New lending rises >50% to €10bn; stability in sight New loans of €10bn reflect a pick-up from €4.3bn in H1 to €5.7bn in H2. This includes €5.7bn Irish and €4.7bn other lending. Excluding Irish tracker mortgages, Irish lending is running ahead of repayments and redemptions. In the UK, new mortgage lending more than doubled to €2.3bn. However, overall repayments and redemptions leave the net book at €82bn, in line with our forecasts (for instance Irish trackers reduced by €1.5bn and the UK business banking book, which is in run-down, reduced by €1bn – although the bank expects this to slow in 2015) and we await further insight into this dynamic at this morning’s briefing.

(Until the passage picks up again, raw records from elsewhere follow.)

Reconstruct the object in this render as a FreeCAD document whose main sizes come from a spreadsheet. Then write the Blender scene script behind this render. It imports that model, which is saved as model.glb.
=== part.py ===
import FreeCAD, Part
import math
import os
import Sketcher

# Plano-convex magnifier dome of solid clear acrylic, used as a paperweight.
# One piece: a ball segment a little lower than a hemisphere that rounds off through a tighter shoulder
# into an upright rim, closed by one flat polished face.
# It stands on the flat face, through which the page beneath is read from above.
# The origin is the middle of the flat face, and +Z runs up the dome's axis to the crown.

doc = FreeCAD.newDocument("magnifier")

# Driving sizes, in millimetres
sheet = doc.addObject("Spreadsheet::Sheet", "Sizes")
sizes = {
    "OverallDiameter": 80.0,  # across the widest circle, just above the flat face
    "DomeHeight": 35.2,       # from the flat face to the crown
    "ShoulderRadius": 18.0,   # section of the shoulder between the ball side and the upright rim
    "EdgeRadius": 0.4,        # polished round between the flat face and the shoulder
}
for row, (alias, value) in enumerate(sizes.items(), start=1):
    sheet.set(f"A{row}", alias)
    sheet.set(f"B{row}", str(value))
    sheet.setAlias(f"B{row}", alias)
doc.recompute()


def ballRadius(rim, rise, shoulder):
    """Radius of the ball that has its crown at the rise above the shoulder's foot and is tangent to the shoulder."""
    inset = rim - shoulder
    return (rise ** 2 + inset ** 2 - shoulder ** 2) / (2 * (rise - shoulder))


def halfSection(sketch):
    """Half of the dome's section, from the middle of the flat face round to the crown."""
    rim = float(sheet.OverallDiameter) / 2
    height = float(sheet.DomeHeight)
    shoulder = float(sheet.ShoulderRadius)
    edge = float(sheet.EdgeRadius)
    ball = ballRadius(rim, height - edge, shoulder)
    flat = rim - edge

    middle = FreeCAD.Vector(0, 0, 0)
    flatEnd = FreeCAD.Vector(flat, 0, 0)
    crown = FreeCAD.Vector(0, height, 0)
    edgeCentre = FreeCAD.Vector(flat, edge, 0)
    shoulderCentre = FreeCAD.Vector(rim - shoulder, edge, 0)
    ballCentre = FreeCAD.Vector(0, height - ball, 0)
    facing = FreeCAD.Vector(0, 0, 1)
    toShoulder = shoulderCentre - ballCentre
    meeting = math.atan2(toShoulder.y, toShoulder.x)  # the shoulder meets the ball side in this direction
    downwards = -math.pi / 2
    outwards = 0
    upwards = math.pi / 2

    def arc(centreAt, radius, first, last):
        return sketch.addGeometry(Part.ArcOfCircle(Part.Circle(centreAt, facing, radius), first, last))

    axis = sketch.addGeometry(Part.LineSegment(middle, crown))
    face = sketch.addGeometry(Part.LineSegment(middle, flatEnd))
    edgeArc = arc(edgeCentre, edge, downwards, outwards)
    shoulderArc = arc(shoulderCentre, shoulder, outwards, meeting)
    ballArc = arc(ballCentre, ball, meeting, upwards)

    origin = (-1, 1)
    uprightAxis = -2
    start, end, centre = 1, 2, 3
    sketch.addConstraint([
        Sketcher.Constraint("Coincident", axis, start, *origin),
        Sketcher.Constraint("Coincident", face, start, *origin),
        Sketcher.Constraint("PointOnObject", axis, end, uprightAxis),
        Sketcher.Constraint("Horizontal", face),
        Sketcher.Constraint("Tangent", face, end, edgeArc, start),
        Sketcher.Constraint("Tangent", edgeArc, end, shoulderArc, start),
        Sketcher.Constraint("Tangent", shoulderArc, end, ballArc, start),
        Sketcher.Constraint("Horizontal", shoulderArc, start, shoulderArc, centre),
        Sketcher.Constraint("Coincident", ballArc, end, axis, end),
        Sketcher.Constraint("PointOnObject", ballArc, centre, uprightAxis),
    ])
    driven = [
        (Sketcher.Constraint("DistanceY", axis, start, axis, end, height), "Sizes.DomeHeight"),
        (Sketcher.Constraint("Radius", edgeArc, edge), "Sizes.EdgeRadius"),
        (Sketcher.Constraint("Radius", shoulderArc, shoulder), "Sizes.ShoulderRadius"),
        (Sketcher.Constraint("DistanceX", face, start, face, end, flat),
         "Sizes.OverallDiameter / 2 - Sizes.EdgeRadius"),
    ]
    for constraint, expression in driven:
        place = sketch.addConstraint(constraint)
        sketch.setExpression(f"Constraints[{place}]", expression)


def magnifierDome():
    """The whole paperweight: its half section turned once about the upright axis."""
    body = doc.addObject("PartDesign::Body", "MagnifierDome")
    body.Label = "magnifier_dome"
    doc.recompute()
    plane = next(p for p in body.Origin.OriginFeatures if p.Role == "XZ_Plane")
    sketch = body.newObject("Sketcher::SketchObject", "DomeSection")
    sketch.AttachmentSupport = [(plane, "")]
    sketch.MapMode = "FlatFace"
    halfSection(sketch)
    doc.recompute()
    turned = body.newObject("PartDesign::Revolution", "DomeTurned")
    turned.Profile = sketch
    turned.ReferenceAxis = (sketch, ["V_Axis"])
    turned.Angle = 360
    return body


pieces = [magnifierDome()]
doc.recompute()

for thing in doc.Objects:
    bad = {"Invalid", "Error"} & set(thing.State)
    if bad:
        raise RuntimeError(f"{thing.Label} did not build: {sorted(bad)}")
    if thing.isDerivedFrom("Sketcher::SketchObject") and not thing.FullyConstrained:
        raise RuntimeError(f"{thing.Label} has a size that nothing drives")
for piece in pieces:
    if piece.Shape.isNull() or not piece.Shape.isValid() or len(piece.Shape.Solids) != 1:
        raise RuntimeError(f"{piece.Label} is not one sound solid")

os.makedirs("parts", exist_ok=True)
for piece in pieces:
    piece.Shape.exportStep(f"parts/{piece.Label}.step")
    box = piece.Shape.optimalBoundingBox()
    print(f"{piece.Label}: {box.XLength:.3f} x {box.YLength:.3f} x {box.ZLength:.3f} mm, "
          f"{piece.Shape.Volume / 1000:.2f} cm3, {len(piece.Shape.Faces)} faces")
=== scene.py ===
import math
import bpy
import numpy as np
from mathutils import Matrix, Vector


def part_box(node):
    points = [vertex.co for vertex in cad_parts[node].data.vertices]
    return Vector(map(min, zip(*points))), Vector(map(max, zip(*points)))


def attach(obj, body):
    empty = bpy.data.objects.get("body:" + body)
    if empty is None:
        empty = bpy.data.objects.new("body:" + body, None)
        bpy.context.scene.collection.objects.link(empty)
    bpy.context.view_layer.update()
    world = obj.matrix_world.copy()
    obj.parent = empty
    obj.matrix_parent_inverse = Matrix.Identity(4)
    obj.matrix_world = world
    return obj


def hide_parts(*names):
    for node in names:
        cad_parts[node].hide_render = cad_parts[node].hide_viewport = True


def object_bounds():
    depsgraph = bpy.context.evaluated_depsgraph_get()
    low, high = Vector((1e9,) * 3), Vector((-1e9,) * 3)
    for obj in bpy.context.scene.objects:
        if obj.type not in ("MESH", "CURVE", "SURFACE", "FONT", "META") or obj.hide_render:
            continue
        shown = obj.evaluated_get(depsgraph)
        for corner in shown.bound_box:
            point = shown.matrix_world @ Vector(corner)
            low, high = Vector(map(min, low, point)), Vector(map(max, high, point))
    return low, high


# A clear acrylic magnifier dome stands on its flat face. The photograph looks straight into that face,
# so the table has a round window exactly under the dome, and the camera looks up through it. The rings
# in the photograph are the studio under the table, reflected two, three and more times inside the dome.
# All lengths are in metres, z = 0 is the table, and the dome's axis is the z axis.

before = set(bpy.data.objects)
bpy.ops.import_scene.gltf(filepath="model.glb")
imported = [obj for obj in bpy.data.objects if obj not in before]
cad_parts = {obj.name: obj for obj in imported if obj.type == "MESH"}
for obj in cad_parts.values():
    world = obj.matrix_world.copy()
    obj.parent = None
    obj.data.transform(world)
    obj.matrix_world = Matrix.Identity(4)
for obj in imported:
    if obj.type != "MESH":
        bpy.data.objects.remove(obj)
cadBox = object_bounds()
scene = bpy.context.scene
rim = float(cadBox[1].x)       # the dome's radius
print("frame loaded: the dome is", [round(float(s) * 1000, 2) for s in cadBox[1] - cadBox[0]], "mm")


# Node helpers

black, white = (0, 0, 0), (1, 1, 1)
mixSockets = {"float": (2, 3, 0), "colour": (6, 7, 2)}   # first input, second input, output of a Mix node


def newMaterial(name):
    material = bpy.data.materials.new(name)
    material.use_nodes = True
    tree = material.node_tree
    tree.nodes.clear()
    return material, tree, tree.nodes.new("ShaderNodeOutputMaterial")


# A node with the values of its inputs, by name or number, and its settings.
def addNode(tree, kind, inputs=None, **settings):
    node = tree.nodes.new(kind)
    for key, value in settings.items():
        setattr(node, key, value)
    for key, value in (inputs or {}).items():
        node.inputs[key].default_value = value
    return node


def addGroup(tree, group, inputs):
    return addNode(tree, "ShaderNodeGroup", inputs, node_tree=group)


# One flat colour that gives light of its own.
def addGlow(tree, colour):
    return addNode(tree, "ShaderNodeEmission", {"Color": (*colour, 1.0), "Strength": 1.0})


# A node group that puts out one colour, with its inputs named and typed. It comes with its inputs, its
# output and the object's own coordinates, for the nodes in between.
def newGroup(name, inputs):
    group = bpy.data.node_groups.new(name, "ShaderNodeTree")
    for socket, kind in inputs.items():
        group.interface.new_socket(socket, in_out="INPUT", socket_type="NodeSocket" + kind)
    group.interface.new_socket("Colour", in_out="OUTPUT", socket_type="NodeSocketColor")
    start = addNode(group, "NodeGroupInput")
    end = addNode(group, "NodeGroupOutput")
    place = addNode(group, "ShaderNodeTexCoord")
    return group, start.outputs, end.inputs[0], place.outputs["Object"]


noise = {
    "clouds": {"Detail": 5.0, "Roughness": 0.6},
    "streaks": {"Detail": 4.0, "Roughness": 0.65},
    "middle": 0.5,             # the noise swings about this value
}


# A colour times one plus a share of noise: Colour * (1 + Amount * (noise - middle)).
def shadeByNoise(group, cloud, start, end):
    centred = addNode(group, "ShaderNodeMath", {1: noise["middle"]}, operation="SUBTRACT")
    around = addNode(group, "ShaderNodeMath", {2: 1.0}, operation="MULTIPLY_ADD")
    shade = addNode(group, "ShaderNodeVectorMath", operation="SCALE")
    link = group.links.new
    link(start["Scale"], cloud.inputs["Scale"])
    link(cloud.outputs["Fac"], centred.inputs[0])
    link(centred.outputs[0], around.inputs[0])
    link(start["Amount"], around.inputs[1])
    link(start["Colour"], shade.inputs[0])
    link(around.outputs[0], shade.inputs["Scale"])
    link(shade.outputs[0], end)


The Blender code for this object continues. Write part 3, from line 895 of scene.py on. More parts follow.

NIM hits 222bps in Q4 and is seen as sustainable The improvement in the margin to an average of 2.11% in FY 2014 (versus 1.84% in 2013) reflects further reductions in funding costs and the positive impact of new lending volumes, partly offset by the impact of ECB rate cuts. The bank expects the margin to grow further, albeit at a more modest pace than in 2014. This implies upside to our current FY 2015 margin forecast of 2.15% (ex ELG fees) with our FY 2016 estimate of 2.24% looking achievable a year earlier.